The moral ideal of toleration provides the best justification for our Western ideal of religious liberty, but why should it be confined to that? Why should the Sikh boy and the rural boy be treated differently? Why should the state have to allow exemptions when the law conflicts with religious obligations but not when other equally conscientious obligations are claimed? Leiter concludes that principled toleration does not require that we do so. In general, burden shifting exceptions should be few. But the larger point is that while toleration may be a virtue, its selective application to the consciences of only religious believers is not morally defensible.
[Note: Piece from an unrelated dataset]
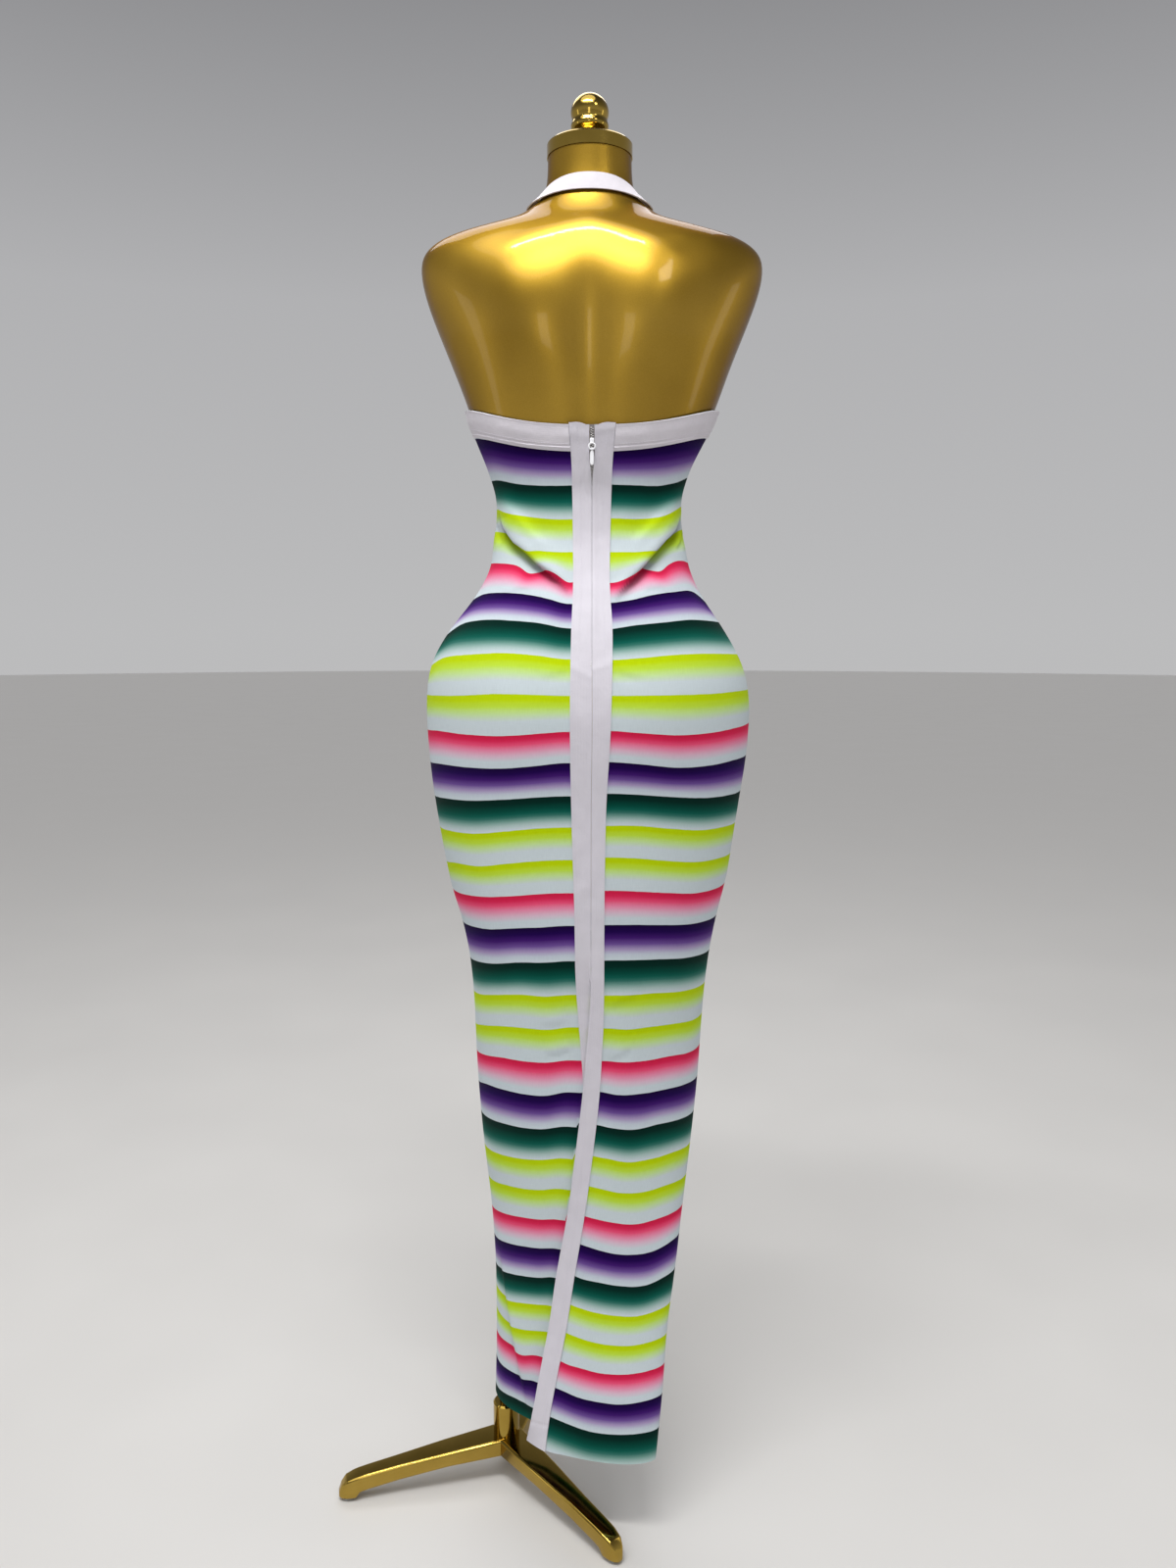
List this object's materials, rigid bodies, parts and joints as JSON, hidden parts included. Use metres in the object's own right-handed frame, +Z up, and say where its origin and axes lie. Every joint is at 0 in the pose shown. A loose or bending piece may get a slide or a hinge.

There are many who disagree with Leiter, of course, and we will look at those in a future post. But whether one agrees with him or not, the implications of his argument are both unsettling and, potentially, liberating. We may think we know what we’re saying when we use the word toleration, but do we? And if we think we do, does that mean we fully understand the implications and consequences of our ideas? On the basis of this stimulating talk, the answer is almost certainly not yet.